Goal =
Isolate every line in the records below with "scene" in it.

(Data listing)
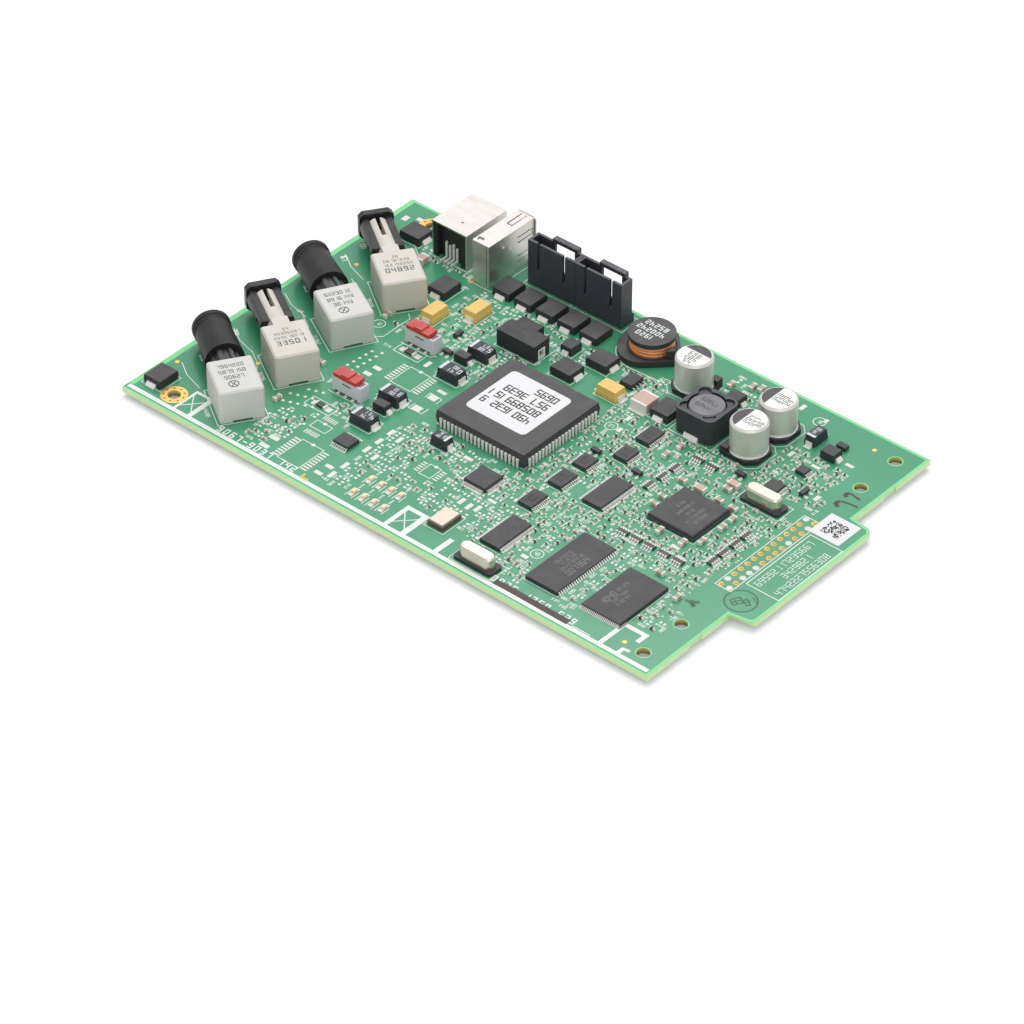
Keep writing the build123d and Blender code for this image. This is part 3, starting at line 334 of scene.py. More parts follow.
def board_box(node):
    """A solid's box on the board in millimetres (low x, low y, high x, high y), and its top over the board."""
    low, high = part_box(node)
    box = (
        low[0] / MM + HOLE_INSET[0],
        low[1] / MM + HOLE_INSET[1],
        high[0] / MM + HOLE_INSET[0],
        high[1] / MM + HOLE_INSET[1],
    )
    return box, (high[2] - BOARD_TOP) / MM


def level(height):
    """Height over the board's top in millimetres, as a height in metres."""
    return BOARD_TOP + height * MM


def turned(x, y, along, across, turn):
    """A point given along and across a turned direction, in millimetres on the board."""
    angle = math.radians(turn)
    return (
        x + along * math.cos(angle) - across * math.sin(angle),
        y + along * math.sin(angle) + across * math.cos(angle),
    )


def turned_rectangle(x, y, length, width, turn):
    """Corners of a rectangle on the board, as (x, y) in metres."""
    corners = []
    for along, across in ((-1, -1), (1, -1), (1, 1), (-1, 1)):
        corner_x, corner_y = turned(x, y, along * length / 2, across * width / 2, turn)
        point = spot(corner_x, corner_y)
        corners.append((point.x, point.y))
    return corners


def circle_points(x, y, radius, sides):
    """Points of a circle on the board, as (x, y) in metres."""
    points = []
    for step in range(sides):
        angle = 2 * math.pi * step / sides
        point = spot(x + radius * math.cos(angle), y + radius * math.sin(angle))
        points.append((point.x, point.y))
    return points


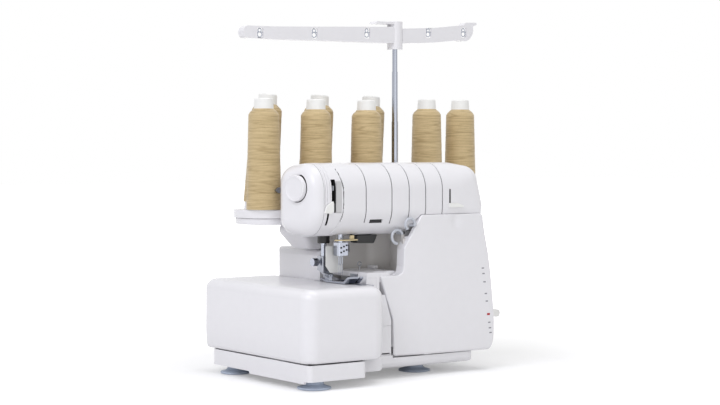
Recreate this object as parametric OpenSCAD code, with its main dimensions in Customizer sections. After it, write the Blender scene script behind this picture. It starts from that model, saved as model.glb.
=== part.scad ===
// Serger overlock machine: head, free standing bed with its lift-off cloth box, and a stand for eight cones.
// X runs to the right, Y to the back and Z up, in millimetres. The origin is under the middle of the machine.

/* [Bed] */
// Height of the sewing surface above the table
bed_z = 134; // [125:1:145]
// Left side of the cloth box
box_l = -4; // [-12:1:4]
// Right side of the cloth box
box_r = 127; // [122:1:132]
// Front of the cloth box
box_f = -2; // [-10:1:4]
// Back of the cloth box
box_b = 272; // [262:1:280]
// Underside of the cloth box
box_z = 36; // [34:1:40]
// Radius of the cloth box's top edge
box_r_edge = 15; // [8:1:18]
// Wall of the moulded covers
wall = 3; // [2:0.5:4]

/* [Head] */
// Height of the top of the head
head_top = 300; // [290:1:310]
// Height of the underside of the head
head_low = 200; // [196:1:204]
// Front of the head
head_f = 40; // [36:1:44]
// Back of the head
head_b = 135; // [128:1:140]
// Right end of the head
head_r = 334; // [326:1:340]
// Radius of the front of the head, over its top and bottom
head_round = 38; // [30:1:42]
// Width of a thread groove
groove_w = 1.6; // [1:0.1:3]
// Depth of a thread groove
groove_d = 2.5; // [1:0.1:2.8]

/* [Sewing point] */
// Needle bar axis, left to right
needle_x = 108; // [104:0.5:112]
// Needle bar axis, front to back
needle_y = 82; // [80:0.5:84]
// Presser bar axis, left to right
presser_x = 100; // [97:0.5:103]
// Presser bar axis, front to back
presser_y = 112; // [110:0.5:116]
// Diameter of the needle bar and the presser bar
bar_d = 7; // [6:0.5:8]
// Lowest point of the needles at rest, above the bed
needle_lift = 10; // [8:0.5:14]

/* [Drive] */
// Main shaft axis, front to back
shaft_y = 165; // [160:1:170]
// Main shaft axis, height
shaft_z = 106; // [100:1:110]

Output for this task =
Keep writing the build123d and Blender code for this image. This is part 3, starting at line 334 of scene.py. More parts follow.
Recreate this object as parametric OpenSCAD code, with its main dimensions in Customizer sections. After it, write the Blender scene script behind this picture. It starts from that model, saved as model.glb.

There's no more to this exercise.